Within the material below, find each line bearing the word "materials" and present it.

▶

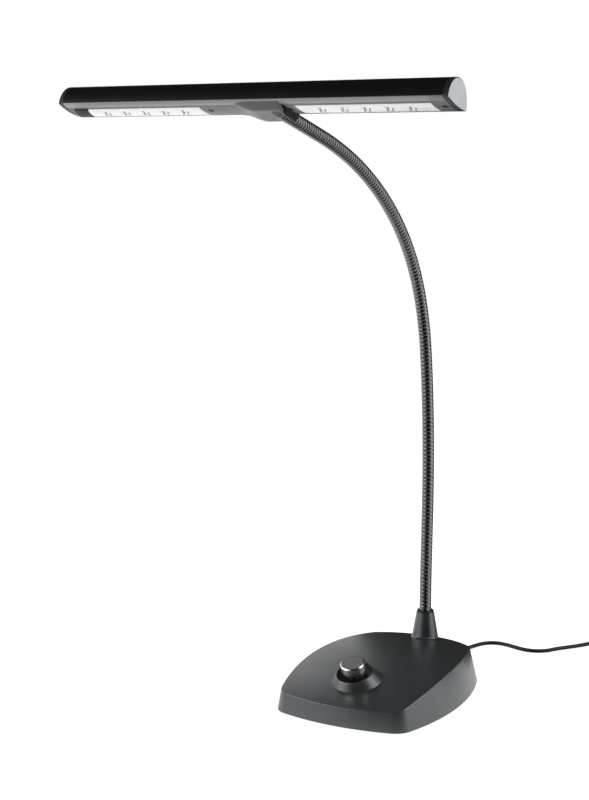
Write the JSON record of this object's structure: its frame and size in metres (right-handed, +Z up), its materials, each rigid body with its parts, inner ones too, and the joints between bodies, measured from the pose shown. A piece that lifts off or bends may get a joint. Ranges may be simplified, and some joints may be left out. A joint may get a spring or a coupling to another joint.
{
  "type": "piano lamp",
  "caption": "Table lamp for a piano: weighted low base with a dimmer knob, a flexible gooseneck and a long slim LED bar carried crosswise at its end.",
  "frame": {"origin": "on the table under the neck's foot, on the neck's axis at the underside of the anti-slip pad", "axes": "+X along the LED bar to the right seen from the front, +Y to the back where the cord leaves, +Z up"},
  "size_m": [0.4057, 0.5082, 0.564],
  "materials": {
    "base_coat": "satin anthracite powder coat",
    "neck_steel": "black nickel plated gooseneck",
    "black_plastic": "fine matt black",
    "zinc_steel": "zinc plated",
    "screw_steel": "blackened steel",
    "pad_rubber": "matt black anti-slip rubber",
    "ballast_iron": "bare casting",
    "board_laminate": "green solder mask",
    "board_brass": "turned brass",
    "board_part_plastic": "moulded",
    "knob_chrome": "dark chrome, bright bevel",
    "knob_top": "dark grey satin disc",
    "cord_jacket": "black round flexible cord",
    "plug_plastic": "fine textured black",
    "plug_metal": "nickel plated brass pins",
    "head_coat": "black anodised and polished aluminium section",
    "cover_grey": "satin mid-grey",
    "lens_clear": "clear acrylic",
    "reflector_bright": "bright metallised",
    "led_board_white": "white solder mask",
    "led_phosphor": "unlit phosphor",
    "inlay_silver": "satin silver"
  },
  "bodies": {
    "base": {"base_shell": "base_coat", "neck_ferrule": "neck_steel", "neck_bush": "black_plastic", "neck_lock_washer": "zinc_steel", "neck_lock_nut": "zinc_steel", "anti_slip_pad": "pad_rubber", "bottom_plate": "zinc_steel", "bottom_screws": "screw_steel", "ballast_screws": "screw_steel", "ballast_weight": "ballast_iron", "dimmer_pot": "black_plastic", "pot_nut": "zinc_steel", "dimmer_board": "board_laminate", "board_standoffs": "board_brass", "board_screws": "screw_steel", "board_parts": "board_part_plastic", "cord_strain_relief": "cord_jacket", "cord_tube": "cord_jacket", "cord_coil": "cord_jacket", "plug_body": "plug_plastic", "plug_pins": "plug_metal"},
    "knob": {"pot_shaft": "zinc_steel", "knob": "knob_chrome", "knob_cap": "knob_top"},
    "neck_link_01": {"neck_link_01": "neck_steel"},
    "neck_link_02": {"neck_link_02": "neck_steel"},
    "neck_link_03": {"neck_link_03": "neck_steel"},
    "neck_link_04": {"neck_link_04": "neck_steel"},
    "neck_link_05": {"neck_link_05": "neck_steel"},
    "neck_link_06": {"neck_link_06": "neck_steel"},
    "neck_link_07": {"neck_link_07": "neck_steel"},
    "neck_link_08": {"neck_link_08": "neck_steel"},
    "neck_link_09": {"neck_link_09": "neck_steel"},
    "neck_link_10": {"neck_link_10": "neck_steel"},
    "neck_link_11": {"neck_link_11": "neck_steel"},
    "neck_link_12": {"neck_link_12": "neck_steel"},
    "head": {"head_shell": "head_coat", "underside_cover": "cover_grey", "cover_screws": "screw_steel", "lens_left": "lens_clear", "lens_right": "lens_clear", "reflector_left": "reflector_bright", "reflector_right": "reflector_bright", "led_board_left": "led_board_white", "led_board_right": "led_board_white", "led_chips_left": "led_phosphor", "led_chips_right": "led_phosphor", "led_board_screws": "screw_steel", "head_ferrule": "neck_steel", "ferrule_saddle": "zinc_steel", "ferrule_screw": "screw_steel", "end_cap_left": "black_plastic", "end_cap_right": "black_plastic", "cap_inlay_left": "inlay_silver", "cap_inlay_right": "inlay_silver", "cap_screws": "screw_steel"}
  },
  "joints": [
    {"name": "neck_tilt_01", "type": "hinge", "parent": "base", "child": "neck_link_01", "pos_m": [0, 0, 0.065], "axis": [1, 0, 0], "range_deg": [-18, 10]},
    {"name": "neck_swing_02", "type": "hinge", "parent": "neck_link_01", "child": "neck_link_02", "pos_m": [0, 0.00089, 0.11599], "axis": [0, 0.9994, -0.0349], "range_deg": [-15, 15]},
    {"name": "neck_tilt_03", "type": "hinge", "parent": "neck_link_02", "child": "neck_link_03", "pos_m": [0, 0.00245, 0.16697], "axis": [1, 0, 0], "range_deg": [-18, 10]},
    {"name": "neck_swing_04", "type": "hinge", "parent": "neck_link_03", "child": "neck_link_04", "pos_m": [0, 0.00245, 0.21796], "axis": [0, 0.9997, 0.0262], "range_deg": [-15, 15]},
    {"name": "neck_tilt_05", "type": "hinge", "parent": "neck_link_04", "child": "neck_link_05", "pos_m": [0, -0.00022, 0.26888], "axis": [1, 0, 0], "range_deg": [-18, 10]},
    {"name": "neck_swing_06", "type": "hinge", "parent": "neck_link_05", "child": "neck_link_06", "pos_m": [0, -0.00577, 0.31957], "axis": [0, 0.9903, 0.1392], "range_deg": [-15, 15]},
    {"name": "neck_tilt_07", "type": "hinge", "parent": "neck_link_06", "child": "neck_link_07", "pos_m": [0, -0.0183, 0.36891], "axis": [1, 0, 0], "range_deg": [-18, 10]},
    {"name": "neck_swing_08", "type": "hinge", "parent": "neck_link_07", "child": "neck_link_08", "pos_m": [0, -0.04237, 0.41369], "axis": [0, 0.809, 0.5878], "range_deg": [-15, 15]},
    {"name": "neck_tilt_09", "type": "hinge", "parent": "neck_link_08", "child": "neck_link_09", "pos_m": [0, -0.07675, 0.45121], "axis": [1, 0, 0], "range_deg": [-18, 10]},
    {"name": "neck_swing_10", "type": "hinge", "parent": "neck_link_09", "child": "neck_link_10", "pos_m": [0, -0.11796, 0.48115], "axis": [0, 0.515, 0.8572], "range_deg": [-15, 15]},
    {"name": "neck_tilt_11", "type": "hinge", "parent": "neck_link_10", "child": "neck_link_11", "pos_m": [0, -0.16346, 0.50409], "axis": [1, 0, 0], "range_deg": [-18, 10]},
    {"name": "neck_swing_12", "type": "hinge", "parent": "neck_link_11", "child": "neck_link_12", "pos_m": [0, -0.21158, 0.52089], "axis": [0, 0.2756, 0.9613], "range_deg": [-15, 15]},
    {"name": "neck_tilt_13", "type": "hinge", "parent": "neck_link_12", "child": "head", "pos_m": [0, -0.26066, 0.53474], "axis": [1, 0, 0], "range_deg": [-18, 10]},
    {"name": "knob_turn", "type": "hinge", "parent": "base", "child": "knob", "pos_m": [0, -0.14646, 0.03205], "axis": [0, -0.3416, 0.9398], "range_deg": [-300, 0]}
  ]
}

◀

Answer to this task
Write the JSON record of this object's structure: its frame and size in metres (right-handed, +Z up), its materials, each rigid body with its parts, inner ones too, and the joints between bodies, measured from the pose shown. A piece that lifts off or bends may get a joint. Ranges may be simplified, and some joints may be left out. A joint may get a spring or a coupling to another joint.
  "materials": {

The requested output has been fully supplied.